(Dataset section):
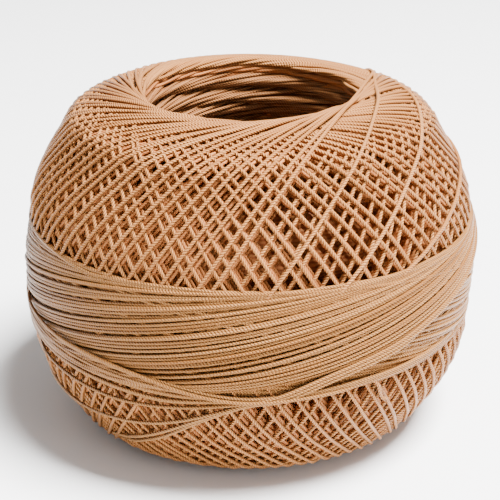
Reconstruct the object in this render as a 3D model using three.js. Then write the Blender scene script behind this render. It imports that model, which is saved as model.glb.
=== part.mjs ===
// A ball of crochet cotton. One continuous thread is wound in tilted turns round a spindle
// that is then drawn out, which leaves an open hole through the axis. The last of the thread
// goes round the belly as a band of nearly level wraps, some of which have slipped down.
// Millimetres, +Z up. The origin is on the hole's axis, on the surface that the ball stands on.

import * as THREE from 'three';

// Size of the whole ball
const BELLY_RADIUS = 29.6;
const UPPER_HEIGHT = 22.4;
const LOWER_HEIGHT = 21.8;
const RIM_RADIUS = 14.3;
const HOLE_RADIUS = 13.2;
const RIM_ROLL = 2.2;
const UPPER_FULLNESS = 2.06;
const LOWER_FULLNESS = 2.45;

// The flat ring on which the ball stands
const FOOT_INNER_RADIUS = 13.9;
const FOOT_OUTER_RADIUS = 17;
const FOOT_CLEARANCE = 0.1;

// Cross-wound turns: each is a tilted ring, and pairs of neighbours lie close together
const TURN_TILT = THREE.MathUtils.degToRad(60);
const TWISTS = 44;
const TWIST_RISE = 0.35;
const TWIST_DIP = 0.95;
const CROWDING = 1.5;
const FIRST_LATTICE_ROW = 3;
const LAST_LATTICE_ROW = 18;
const FOOT_LATTICE_ROW = 16;

// Belly band: its two edges rise and fall once round the ball
const BAND_TOP = { height: 6.4, sway: 1.3, highest: 350 };
const BAND_BOTTOM = { height: -7, sway: 0.9, highest: 310 };
const BAND_RADIUS = 29.85;
const BAND_EDGE_RISE = 0.5;
const BAND_EDGE_SLOPE = 0.35;
const BAND_ROWS = 9;
const BAND_BUNCH_RISE = 0.22;
const BAND_BUNCH_WAVES = 3;

// Wraps that have slipped below the band: azimuth in degrees, height above the belly line
const SLIPPED_WRAPS = [
  [
    { azimuth: 200, height: -8 },
    { azimuth: 220, height: -9.6 },
    { azimuth: 245, height: -9.2 },
    { azimuth: 266, height: -7.6 },
  ],
  [
    { azimuth: 199, height: -9 },
    { azimuth: 214, height: -14.2 },
    { azimuth: 232, height: -13.2 },
    { azimuth: 250, height: -11.4 },
    { azimuth: 266, height: -8 },
  ],
  [
    { azimuth: 197, height: -8.6 },
    { azimuth: 210, height: -15.4 },
    { azimuth: 222, height: -17.6 },
    { azimuth: 238, height: -16 },
    { azimuth: 254, height: -11.8 },
    { azimuth: 266, height: -8.4 },
  ],
];
const SLIPPED_RISE = 0.7;
const SLIPPED_HALF_WIDTH = 1.9;

// Last single turns, laid over the rest: azimuth where each climbs over the belly line, its tilt
const LAST_TURNS = [
  { azimuth: 253.5, tilt: 60 },
  { azimuth: 264.9, tilt: 54 },
  { azimuth: 279.1, tilt: 45 },
  { azimuth: 283.7, tilt: 27.4 },
];
const LAST_TURN_RISE = 0.3;
const LAST_TURN_HALF_WIDTH = 1.3;

// Hole wall: slanting bunches of the first turns
const WALL_ROWS = 8;
const WALL_BUNCH_DEPTH = 0.3;
const WALL_BUNCH_WAVES = 4;
const WALL_BUNCH_PITCH = 5.5;

const COLUMNS = 2 * TWISTS;
const ROW_ANGLE = (2 * Math.PI) / COLUMNS;
const HALF_TURN = Math.PI;

const toRadians = THREE.MathUtils.degToRad;

// Radius of the plain ball at a height above the belly line
function plainRadius(height) {
  const reach = height > 0 ? UPPER_HEIGHT : LOWER_HEIGHT;
  const fullness = height > 0 ? UPPER_FULLNESS : LOWER_FULLNESS;
  const share = Math.min(1, Math.abs(height) / reach);
  const width = (1 - share ** fullness) ** (1 / fullness);
  return RIM_RADIUS + (BELLY_RADIUS - RIM_RADIUS) * width;
}

// Height at which a ray from the ball's middle, at a slope, leaves the plain ball
function heightAtSlope(slope) {
  const reach = slope > 0 ? UPPER_HEIGHT : -LOWER_HEIGHT;
  let inside = 0;
  let outside = reach;
  for (let i = 0; i < 40; i += 1) {
    const middle = (inside + outside) / 2;
    if (Math.abs(middle) < Math.abs(slope) * plainRadius(middle)) inside = middle;
    else outside = middle;
  }
  return inside;
}

// Outward direction of the plain ball at a height, in the radius and height plane
function plainNormal(height) {
  const step = 0.05;
  const low = Math.max(height - step, -LOWER_HEIGHT);
  const high = Math.min(height + step, UPPER_HEIGHT);
  const along = new THREE.Vector2(plainRadius(high) - plainRadius(low), high - low);
  return new THREE.Vector2(along.y, -along.x).normalize();
}

function bandEdge(edge, azimuth) {
  return edge.height + edge.sway * Math.cos(azimuth - toRadians(edge.highest));
}

// Height of a slipped wrap at an azimuth, or null where it is back under the band
function slippedHeight(points, degrees) {
  for (let i = 1; i < points.length; i += 1) {
    const from = points[i - 1];
    const to = points[i];
    if (degrees >= from.azimuth && degrees <= to.azimuth) {
      const share = (degrees - from.azimuth) / (to.azimuth - from.azimuth);
      return THREE.MathUtils.lerp(from.height, to.height, share);
    }
  }
  return null;
}

function slippedRelief(azimuth, height) {
  const degrees = THREE.MathUtils.euclideanModulo(THREE.MathUtils.radToDeg(azimuth), 360);
  let rise = 0;
  for (const points of SLIPPED_WRAPS) {
    const wrapHeight = slippedHeight(points, degrees);
    if (wrapHeight !== null) {
      const away = Math.abs(height - wrapHeight) / SLIPPED_HALF_WIDTH;
      rise = Math.max(rise, SLIPPED_RISE * Math.max(0, 1 - away));
    }
  }
  return rise;
}

// How far a last single turn raises a point of the flank
function lastTurnRelief(azimuth, height) {
  const slope = height / plainRadius(height);
  let rise = 0;
  for (const turn of LAST_TURNS) {
    const round = azimuth - toRadians(turn.azimuth);
    const tilt = toRadians(turn.tilt);
    const off = Math.abs(slope * Math.cos(tilt) - Math.sin(tilt) * Math.sin(round));
    const distance = (off * plainRadius(height)) / Math.sqrt(1 + slope * slope);
    const upper = height > 0 && Math.sin(round) > 0 ? 1 : 0;
    rise = Math.max(rise, upper * LAST_TURN_RISE * Math.max(0, 1 - distance / LAST_TURN_HALF_WIDTH));
  }
  return rise;
}

function flankPoint(azimuth, height, rise) {
  const normal = plainNormal(height);
  const lifted = rise + slippedRelief(azimuth, height) + lastTurnRelief(azimuth, height);
  return {
    radius: plainRadius(height) + normal.x * lifted,
    height: Math.max(height + normal.y * lifted, FOOT_CLEARANCE - LOWER_HEIGHT),
  };
}

// One row of the lattice. Rows lie where the tilted rings cross, so that every ridge runs
// along the diagonals between points, and points between the ridges are sunk. The ridges
// crowd together and flatten towards the rim.
function latticeRow(index) {
  const slope = Math.tan(TURN_TILT) * Math.sin(index * ROW_ANGLE);
  const height = heightAtSlope(slope);
  const crowding = (plainRadius(height) / BELLY_RADIUS) ** CROWDING;
  return (azimuth, column) => {
    const crossing = (column + index) % 2 === 0;
    return flankPoint(azimuth, height, crowding * (crossing ? TWIST_RISE : -TWIST_DIP));
  };
}

// One row of the band: share 0 is its lower edge and share 1 its upper edge
function bandRow(share, row) {
  return (azimuth) => {
    const low = bandEdge(BAND_BOTTOM, azimuth);
    const high = bandEdge(BAND_TOP, azimuth);
    const height = THREE.MathUtils.lerp(low, high, share);
    const middle = (low + high) / 2;
    const edgeRadius = plainRadius(height) + BAND_EDGE_RISE;
    const fromMiddle = Math.abs(height - middle) / ((high - low) / 2);
    const full = THREE.MathUtils.lerp(BAND_RADIUS, edgeRadius, fromMiddle ** 4);
    const phase = row * HALF_TURN + BAND_BUNCH_WAVES * azimuth;
    const bunch = BAND_BUNCH_RISE * Math.cos(phase);
    return { radius: full + bunch, height };
  };
}

// The surface just outside the band's edge, where the band drops to the lattice
function bandFoot(edge, side) {
  return (azimuth) => {
    const height = bandEdge(edge, azimuth) + side * BAND_EDGE_SLOPE;
    return flankPoint(azimuth, height, 0);
  };
}

function rimPoint(angle, side) {
  const radius = RIM_RADIUS - (RIM_RADIUS - HOLE_RADIUS) * Math.sin(angle);
  const height = side > 0 ? UPPER_HEIGHT : -LOWER_HEIGHT;
  return { radius, height: height - side * RIM_ROLL * (1 - Math.cos(angle)) };
}

function rimRow(angle, side) {
  return () => rimPoint(angle, side);
}

function wallRow(share) {
  const top = UPPER_HEIGHT - RIM_ROLL;
  const bottom = -LOWER_HEIGHT + RIM_ROLL;
  const height = THREE.MathUtils.lerp(top, bottom, share);
  return (azimuth) => {
    const turns = height / WALL_BUNCH_PITCH;
    const phase = WALL_BUNCH_WAVES * azimuth + 2 * Math.PI * turns;
    return { radius: HOLE_RADIUS + WALL_BUNCH_DEPTH * (1 + Math.cos(phase)), height };
  };
}

function footRow(radius) {
  return () => ({ radius, height: -LOWER_HEIGHT });
}

// All rows, from the foot up the outside, over the upper rim and down the hole. A lattice
// row keeps its index, which says which of its points are crossings.
function allRows() {
  const rows = [];
  const add = (point, index = null) => rows.push({ point, index });
  add(footRow(FOOT_INNER_RADIUS));
  add(footRow(FOOT_OUTER_RADIUS));
  for (let i = -FOOT_LATTICE_ROW; i <= -FIRST_LATTICE_ROW; i += 1) add(latticeRow(i), i);
  add(bandFoot(BAND_BOTTOM, -1));
  for (let i = 0; i < BAND_ROWS; i += 1) add(bandRow(i / (BAND_ROWS - 1), i));
  add(bandFoot(BAND_TOP, 1));
  for (let i = FIRST_LATTICE_ROW; i <= LAST_LATTICE_ROW; i += 1) add(latticeRow(i), i);
  add(rimRow(0, 1));
  add(rimRow(HALF_TURN / 4, 1));
  add(rimRow(HALF_TURN / 2, 1));
  for (let i = 1; i < WALL_ROWS; i += 1) add(wallRow(i / WALL_ROWS));
  add(rimRow(HALF_TURN / 2, -1));
  return rows;
}

// Joins the rows into one closed ring of faces, each cut along the ridge that crosses it
function woundGeometry() {
  const rows = allRows();
  const positions = [];
  rows.forEach((row) => {
    for (let column = 0; column < COLUMNS; column += 1) {
      const azimuth = column * ROW_ANGLE;
      const point = row.point(azimuth, column);
      const x = point.radius * Math.cos(azimuth);
      const y = point.radius * Math.sin(azimuth);
      positions.push(x, y, point.height + LOWER_HEIGHT);
    }
  });
  const faces = [];
  rows.forEach(({ index }, row) => {
    const above = (row + 1) % rows.length;
    for (let column = 0; column < COLUMNS; column += 1) {
      const next = (column + 1) % COLUMNS;
      const a = row * COLUMNS + column;
      const b = row * COLUMNS + next;
      const c = above * COLUMNS + next;
      const d = above * COLUMNS + column;
      const ridgeRises = index === null || (column + index) % 2 === 0;
      if (ridgeRises) faces.push(a, b, c, a, c, d);
      else faces.push(a, b, d, b, c, d);
    }
  });
  const geometry = new THREE.BufferGeometry();
  geometry.setAttribute('position', new THREE.Float32BufferAttribute(positions, 3));
  geometry.setIndex(faces);
  geometry.computeVertexNormals();
  return geometry;
}

const cotton = new THREE.MeshStandardMaterial({ color: 0xcda073, roughness: 0.75, metalness: 0 });

const ball = new THREE.Mesh(woundGeometry(), cotton);
ball.name = 'wound_ball';

const group = new THREE.Group();
group.name = 'ball_of_crochet_thread';
group.add(ball);

export default group;
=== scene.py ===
import math

import bmesh
import bpy
import numpy as np
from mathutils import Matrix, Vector


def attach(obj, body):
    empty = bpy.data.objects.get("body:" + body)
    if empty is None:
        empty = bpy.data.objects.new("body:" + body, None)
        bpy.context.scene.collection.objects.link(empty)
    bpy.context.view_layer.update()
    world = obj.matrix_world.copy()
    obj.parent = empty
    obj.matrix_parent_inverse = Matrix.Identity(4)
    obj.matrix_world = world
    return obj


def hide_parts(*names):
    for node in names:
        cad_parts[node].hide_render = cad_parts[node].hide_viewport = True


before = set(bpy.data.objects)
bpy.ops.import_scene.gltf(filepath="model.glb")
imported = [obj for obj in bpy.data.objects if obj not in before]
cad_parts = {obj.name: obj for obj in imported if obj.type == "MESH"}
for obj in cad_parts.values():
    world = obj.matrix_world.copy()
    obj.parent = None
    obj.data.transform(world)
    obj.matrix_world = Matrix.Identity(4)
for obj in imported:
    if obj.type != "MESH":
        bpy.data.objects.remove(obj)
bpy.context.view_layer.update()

# Camera
# It stands a little over three diameters from the ball and looks down at 23 degrees. Distance,
# tilt and focal length come from the ball's outline and from both lips of the hole.

MM = 0.001
BELLY_HEIGHT = 21.8
VIEW_DISTANCE = 200.0
VIEW_ELEVATION = math.radians(23.49)
FRAME_PIXELS = 500
FOCAL_PIXELS = 1496.2
BELLY_PIXEL_ROW = 248.05
SENSOR_WIDTH = 36
NEAREST_SEEN = 10.0

camera_data = bpy.data.cameras.new("camera")
camera_data.sensor_width = SENSOR_WIDTH
camera_data.lens = FOCAL_PIXELS / FRAME_PIXELS * SENSOR_WIDTH
camera_data.shift_y = (BELLY_PIXEL_ROW - FRAME_PIXELS / 2) / FRAME_PIXELS
camera_data.clip_start = NEAREST_SEEN * MM
camera = bpy.data.objects.new("camera", camera_data)
bpy.context.collection.objects.link(camera)
aim = Vector((0, 0, BELLY_HEIGHT)) * MM
back = Vector((0, -math.cos(VIEW_ELEVATION), math.sin(VIEW_ELEVATION)))
camera.location = aim + back * VIEW_DISTANCE * MM
camera.rotation_euler = back.to_track_quat("Z", "Y").to_euler()
bpy.context.scene.camera = camera


# Floor and light
# A white paper sweep in a bright white room, with a soft lamp high on the right and a weak one
# low at the front right.

FLOOR_REACH = 1500.0


def add_node(tree, kind, links=(), **settings):
    """Adds a node, sets its values and links {socket: output} pairs into it."""
    node = tree.nodes.new(kind)
    for name, value in settings.items():
        if hasattr(node, name):
            setattr(node, name, value)
        else:
            node.inputs[name.replace("_", " ")].default_value = value
    for socket, output in dict(links).items():
        tree.links.new(output, node.inputs[socket])
    return node


def linear(hex_colour):
    """A linear colour from an sRGB hex value."""
    parts = [int(hex_colour[i:i + 2], 16) / 255 for i in (0, 2, 4)]
    return tuple(p / 12.92 if p <= 0.04045 else ((p + 0.055) / 1.055) ** 2.4 for p in parts) + (1,)


floor_mesh = bmesh.new()
bmesh.ops.create_grid(floor_mesh, x_segments=2, y_segments=2, size=FLOOR_REACH * MM)
floor_data = bpy.data.meshes.new("floor")
floor_mesh.to_mesh(floor_data)
floor_mesh.free()
floor = bpy.data.objects.new("floor", floor_data)
bpy.context.collection.objects.link(floor)

# Uncoated paper: no shine, and it throws light back up under the ball.
paper = bpy.data.materials.new("white paper sweep")
paper.use_nodes = True
paper_shader = paper.node_tree.nodes["Principled BSDF"]
paper_shader.inputs["Base Color"].default_value = linear("F0F0F0")
paper_shader.inputs["Roughness"].default_value = 0.9
floor_data.materials.append(paper)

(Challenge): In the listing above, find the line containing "const group = new THREE.Group();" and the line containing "before = set(bpy.data.objects)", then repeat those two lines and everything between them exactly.

(Exercise answer):
const group = new THREE.Group();
group.name = 'ball_of_crochet_thread';
group.add(ball);

export default group;
=== scene.py ===
import math

import bmesh
import bpy
import numpy as np
from mathutils import Matrix, Vector


def attach(obj, body):
    empty = bpy.data.objects.get("body:" + body)
    if empty is None:
        empty = bpy.data.objects.new("body:" + body, None)
        bpy.context.scene.collection.objects.link(empty)
    bpy.context.view_layer.update()
    world = obj.matrix_world.copy()
    obj.parent = empty
    obj.matrix_parent_inverse = Matrix.Identity(4)
    obj.matrix_world = world
    return obj


def hide_parts(*names):
    for node in names:
        cad_parts[node].hide_render = cad_parts[node].hide_viewport = True


before = set(bpy.data.objects)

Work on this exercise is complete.